- [WHAT IS NEEDED]
Each entry below is to be extracted exactly.

- [DATASET EXTRACT]

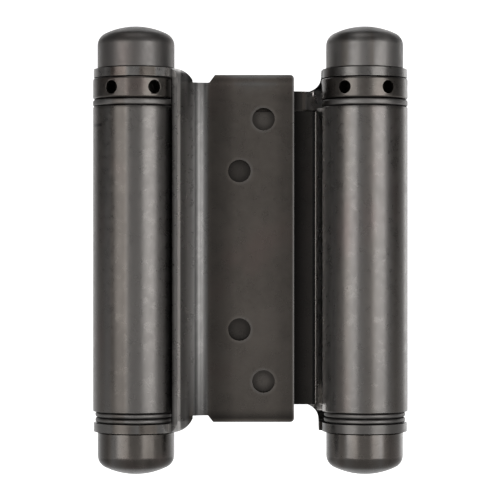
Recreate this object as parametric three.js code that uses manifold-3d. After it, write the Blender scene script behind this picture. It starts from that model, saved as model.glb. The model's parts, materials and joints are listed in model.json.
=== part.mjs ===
// Double-action spring hinge for a swing door, full-surface pattern.
// Two spring barrels stand side by side. A centre web is rolled into both barrel tubes, and a leaf
// hangs on each barrel by two ears, so a door that is fixed to one leaf swings both ways.
// Millimetres, +Z up along the barrels, -Y towards the door. The origin is on the jamb leaf's back
// face, midway between the barrels and at half their height. The door side is on the left, the
// jamb side on the right.
import * as THREE from 'three'
import * as BufferGeometryUtils from 'three/addons/utils/BufferGeometryUtils.js'
import Module from 'manifold-3d'

const degrees = THREE.MathUtils.degToRad

// ---------------------------------------------------------------- driving dimensions

const barrelPitch = 50.5 // between the two barrel axes
const barrelRadius = 9.5 // outside of the rolled tubes
const sheet = 1.9 // gauge of the leaves, the ears and the web
const webGap = 0.45 // between the folded web and each leaf
const legGap = 0.75 // between a barrel and the leg of its leaf
const runGap = 0.15 // between pieces that turn past each other
const fitGap = 0.3 // between pieces that are fixed to each other
const seatGap = 0.1 // between a cap and the ear under it

const leafHeight = 76.2
const leafLift = 0.4 // middle of the leaves, above the middle of the barrels
const leafEdge = 9.6 // from the middle of the hinge to the free edge of a leaf
const leafCornerRadius = 0.8
const foldRadius = 6.0 // outer face of a leaf, where the leg turns into the flat
const legAngle = degrees(42) // from the plane of the hinge to the normal of the leg
const doorLegEdge = 0.6 // cut edge of the leg, along the leg from the foot of its normal
const jambLegEdge = -3.6
const neckEdge = 5.4 // far side of the ear's neck, along the leg
const earRise = 1.8 // ends of the ears, past half the height of a leaf
const earInset = 0.15 // ears, short of the face of the barrel
const earBendRadius = 1.3 // inside of the bend between leg and ear

// Relief notches beside the ears: past the fold, a slope, then a floor that ends at the neck. The
// drop is the depth of the floor under the end of the flat. The round is on the ear.
const doorNotch = { pastFold: 1.05, slope: 1.15, width: 3.1, drop: 1.7, round: 5.0 }
const doorFootNotch = { ...doorNotch, drop: 1.45 }
const jambNotch = { pastFold: 0.2, slope: 0, width: 3.3, drop: 3.25, round: 3.5 }
const jambFootNotch = { ...jambNotch, width: 2.7, drop: 3.55 }

const screwHoleRadius = 2.5
const sinkRadius = 4.0
const sinkAngle = degrees(82)
const outerHole = { x: 2.9, z: 28.8 } // from the middle of the leaf, towards the free edge
const innerHole = { x: -2.4, z: 17.4 }

const webTopInset = 0.85 // web edges, short of the ends of the tubes
const webFootInset = 1.45
const crankAngle = degrees(50) // bend of the web beside a tube
const crankRadius = 0.4 // inside of that bend
const seamAngle = degrees(8) // free edge of a rolled tube, past the plane of the hinge

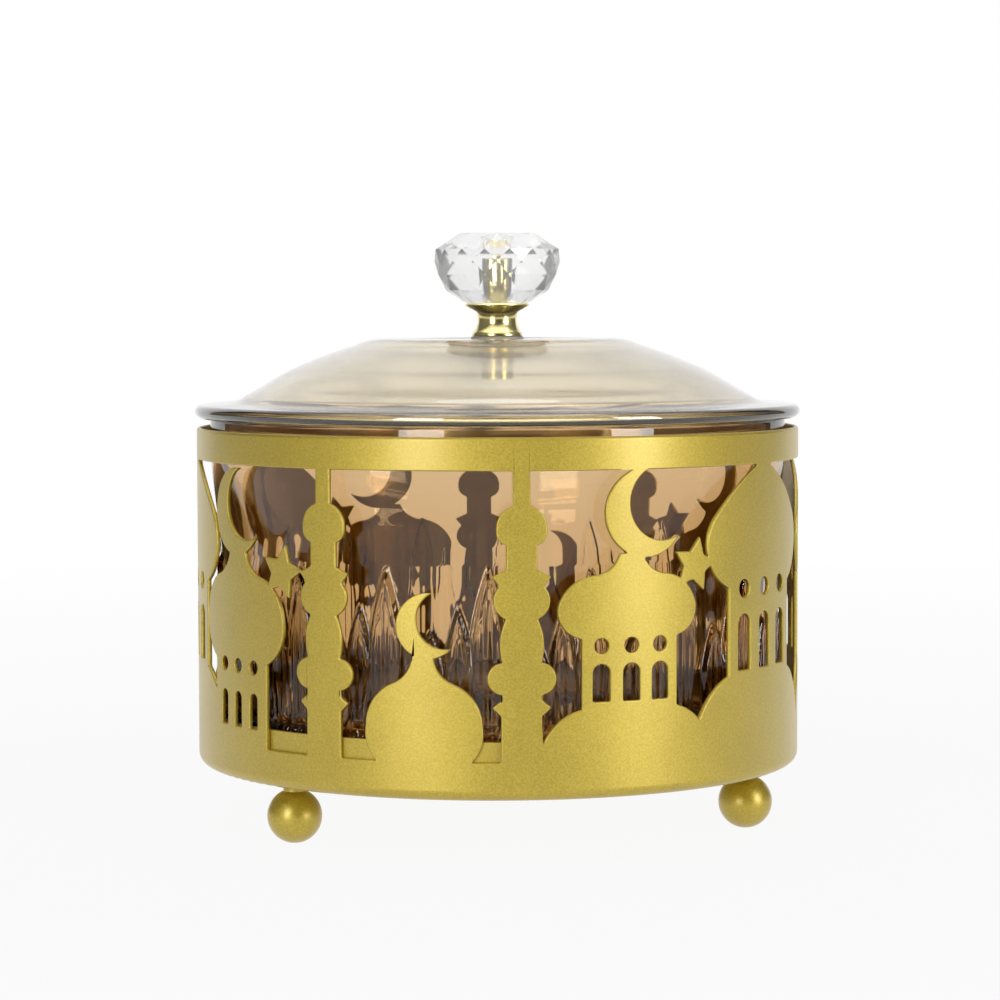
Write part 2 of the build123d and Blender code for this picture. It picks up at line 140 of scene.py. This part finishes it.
# Room, in metres and watts. The floor's share of plain white grows from near to far, as (distance, share).
# The grey cards in front and at the sides are seen by reflections alone.
floor_grey = 0.4
floor_near = (0.15, 0.93)
floor_far = (0.8, 1.0)
room_light = 0.36
side_lamps = (("lamp_left", -29, 12), ("lamp_right", 53, 12.5))
side_lamp_size = (0.5, 0.9)
lamp_distance = 1.6
lamp_level = 0.45
top_lamp_place = (0.0, 0.1, 1.4)
top_lamp_aim = (0, 0, 0.1)
top_lamp_size = (1.0, 1.0)
top_lamp_power = 5
wall_cards = (
    ("card_front", (0, -2.4, 0.9), 0, (4.4, 2.4), 0.1),
    ("card_left", (-1.5, -0.4, 0.7), 90, (4.0, 1.8), 0.3),
    ("card_right", (1.5, -0.4, 0.7), 90, (4.0, 1.8), 0.3),
)

# Camera, found from the two edges of the round band in the photograph
camera_place = (0.00055, -0.75315, 0.12164)
camera_pitch = 3.466
camera_roll = -0.1415
camera_lens = 112.79
camera_sensor = 36.0


def mesh_object(name, points, faces, smooth=True):
    """A new mesh object from points in millimetres."""
    mesh = bpy.data.meshes.new(name)
    mesh.from_pydata([(x * MM, y * MM, z * MM) for x, y, z in points], [], faces)
    whole = bmesh.new()
    whole.from_mesh(mesh)
    bmesh.ops.recalc_face_normals(whole, faces=whole.faces)
    whole.to_mesh(mesh)
    whole.free()
    mesh.polygons.foreach_set("use_smooth", [smooth] * len(mesh.polygons))
    piece = bpy.data.objects.new(name, mesh)
    bpy.context.scene.collection.objects.link(piece)
    return piece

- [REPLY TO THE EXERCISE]
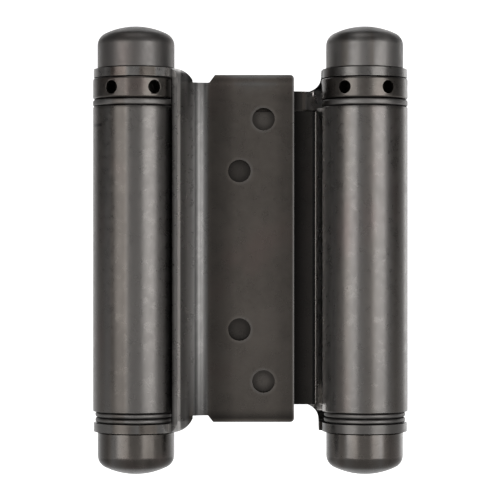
Recreate this object as parametric three.js code that uses manifold-3d. After it, write the Blender scene script behind this picture. It starts from that model, saved as model.glb. The model's parts, materials and joints are listed in model.json.
=== part.mjs ===
// Double-action spring hinge for a swing door, full-surface pattern.
// Two spring barrels stand side by side. A centre web is rolled into both barrel tubes, and a leaf
// hangs on each barrel by two ears, so a door that is fixed to one leaf swings both ways.
// Millimetres, +Z up along the barrels, -Y towards the door. The origin is on the jamb leaf's back
// face, midway between the barrels and at half their height. The door side is on the left, the
// jamb side on the right.
import * as THREE from 'three'
import * as BufferGeometryUtils from 'three/addons/utils/BufferGeometryUtils.js'
import Module from 'manifold-3d'

const degrees = THREE.MathUtils.degToRad

// ---------------------------------------------------------------- driving dimensions

const barrelPitch = 50.5 // between the two barrel axes
const barrelRadius = 9.5 // outside of the rolled tubes
const sheet = 1.9 // gauge of the leaves, the ears and the web
const webGap = 0.45 // between the folded web and each leaf
const legGap = 0.75 // between a barrel and the leg of its leaf
const runGap = 0.15 // between pieces that turn past each other
const fitGap = 0.3 // between pieces that are fixed to each other
const seatGap = 0.1 // between a cap and the ear under it

const leafHeight = 76.2
const leafLift = 0.4 // middle of the leaves, above the middle of the barrels
const leafEdge = 9.6 // from the middle of the hinge to the free edge of a leaf
const leafCornerRadius = 0.8
const foldRadius = 6.0 // outer face of a leaf, where the leg turns into the flat
const legAngle = degrees(42) // from the plane of the hinge to the normal of the leg
const doorLegEdge = 0.6 // cut edge of the leg, along the leg from the foot of its normal
const jambLegEdge = -3.6
const neckEdge = 5.4 // far side of the ear's neck, along the leg
const earRise = 1.8 // ends of the ears, past half the height of a leaf
const earInset = 0.15 // ears, short of the face of the barrel
const earBendRadius = 1.3 // inside of the bend between leg and ear

// Relief notches beside the ears: past the fold, a slope, then a floor that ends at the neck. The
// drop is the depth of the floor under the end of the flat. The round is on the ear.
const doorNotch = { pastFold: 1.05, slope: 1.15, width: 3.1, drop: 1.7, round: 5.0 }
const doorFootNotch = { ...doorNotch, drop: 1.45 }
const jambNotch = { pastFold: 0.2, slope: 0, width: 3.3, drop: 3.25, round: 3.5 }
const jambFootNotch = { ...jambNotch, width: 2.7, drop: 3.55 }

const screwHoleRadius = 2.5
const sinkRadius = 4.0
const sinkAngle = degrees(82)
const outerHole = { x: 2.9, z: 28.8 } // from the middle of the leaf, towards the free edge
const innerHole = { x: -2.4, z: 17.4 }

const webTopInset = 0.85 // web edges, short of the ends of the tubes
const webFootInset = 1.45
const crankAngle = degrees(50) // bend of the web beside a tube
const crankRadius = 0.4 // inside of that bend
const seamAngle = degrees(8) // free edge of a rolled tube, past the plane of the hinge

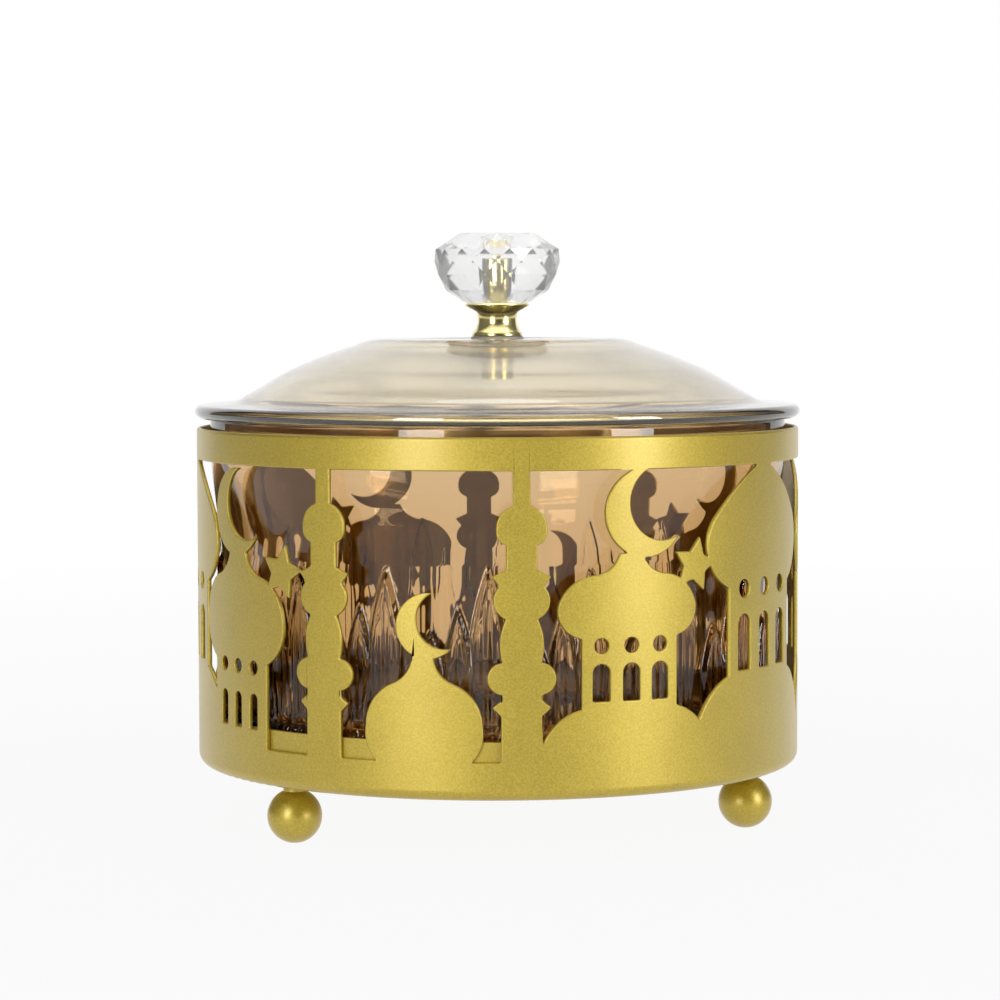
Write part 2 of the build123d and Blender code for this picture. It picks up at line 140 of scene.py. This part finishes it.
# Room, in metres and watts. The floor's share of plain white grows from near to far, as (distance, share).
# The grey cards in front and at the sides are seen by reflections alone.
floor_grey = 0.4
floor_near = (0.15, 0.93)
floor_far = (0.8, 1.0)
room_light = 0.36
side_lamps = (("lamp_left", -29, 12), ("lamp_right", 53, 12.5))
side_lamp_size = (0.5, 0.9)
lamp_distance = 1.6
lamp_level = 0.45
top_lamp_place = (0.0, 0.1, 1.4)
top_lamp_aim = (0, 0, 0.1)
top_lamp_size = (1.0, 1.0)
top_lamp_power = 5
wall_cards = (
    ("card_front", (0, -2.4, 0.9), 0, (4.4, 2.4), 0.1),
    ("card_left", (-1.5, -0.4, 0.7), 90, (4.0, 1.8), 0.3),
    ("card_right", (1.5, -0.4, 0.7), 90, (4.0, 1.8), 0.3),
)

# Camera, found from the two edges of the round band in the photograph
camera_place = (0.00055, -0.75315, 0.12164)
camera_pitch = 3.466
camera_roll = -0.1415
camera_lens = 112.79
camera_sensor = 36.0


def mesh_object(name, points, faces, smooth=True):
    """A new mesh object from points in millimetres."""
    mesh = bpy.data.meshes.new(name)
    mesh.from_pydata([(x * MM, y * MM, z * MM) for x, y, z in points], [], faces)
    whole = bmesh.new()
    whole.from_mesh(mesh)
    bmesh.ops.recalc_face_normals(whole, faces=whole.faces)
    whole.to_mesh(mesh)
    whole.free()
    mesh.polygons.foreach_set("use_smooth", [smooth] * len(mesh.polygons))
    piece = bpy.data.objects.new(name, mesh)
    bpy.context.scene.collection.objects.link(piece)
    return piece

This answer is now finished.